The community member is having issues with using GPTPineconeIndex to index their data, which consists of around 6900 articles taking up 2GB of space. They have tried indexing the data multiple times, but it keeps throwing connection errors, with the longest successful indexing taking around 2 hours.
In the comments, another community member suggests trying to insert the documents one by one, as that may be more reliable than rebuilding the entire index. They also mention that the community member could try using a different vector store, as they understand that vector stores are more memory-efficient than loading a 2GB file.
The community member asks if they would have to manually insert all 6900 articles one by one, and another community member confirms that this is the case at the moment, unless they use the async functionality, which is not yet available for the insert operation.
I am having problems with using GPTPineconeIndex. I have been trying 3 times for it to index all my data but at some point just throws some connections errors.
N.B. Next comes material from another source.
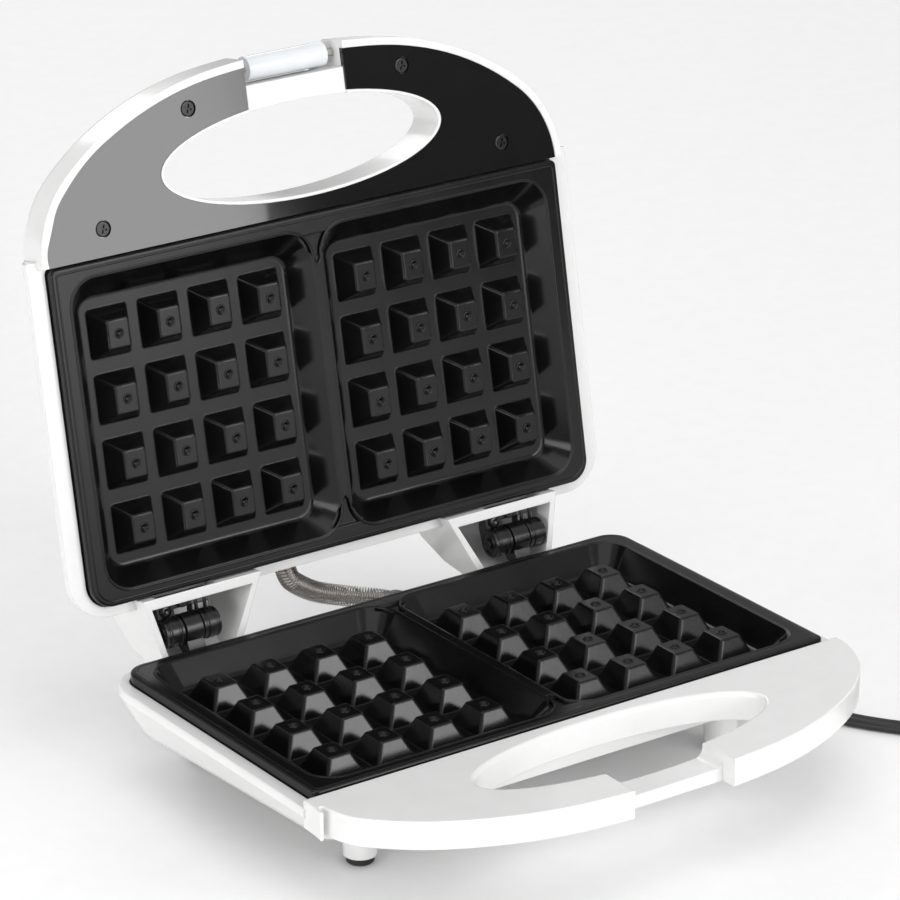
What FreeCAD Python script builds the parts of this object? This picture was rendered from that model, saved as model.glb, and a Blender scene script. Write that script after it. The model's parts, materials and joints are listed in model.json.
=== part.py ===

Pretty annoying as it takes like 5 hours to get through all of my index and the longest I have been able to get it to index is like 2 hours.
Code: pinecone.init(api_key=pinecone_api_key, environment="us-east1-gcp") pinecone.create_index("wed-match", dimension=1536,metric="euclidean", pod_type="p1") index = pinecone.Index("wed-match")
documents = SimpleDirectoryReader('api\data').load_data() INDEX = GPTPineconeIndex(documents, pinecone_index=index, chunk_size_limit=512)
Errors: raise RemoteDisconnected("Remote end closed connection without" http.client.RemoteDisconnected: Remote end closed connection without response
raise RemoteDisconnected("Remote end closed connection without" urllib3.exceptions.ProtocolError: ('Connection aborted.', RemoteDisconnected('Remote end closed connection without response'))
raise PineconeProtocolError(f'Failed to connect; did you specify the correct index name?') from e pinecone.core.exceptions.PineconeProtocolError: Failed to connect; did you specify the correct index name?
Could I have better luck with other vector stores maybe? I am not set on Pinecone. But I would like to move the data to vector store as I understand this is way more memory efficient than loading in a 2GB file in my application.
@Erik yeah at the moment. tbh that's how the build_index_from_documentsworks unless you're using our async functionality (we don't have async for insert yet but can add!)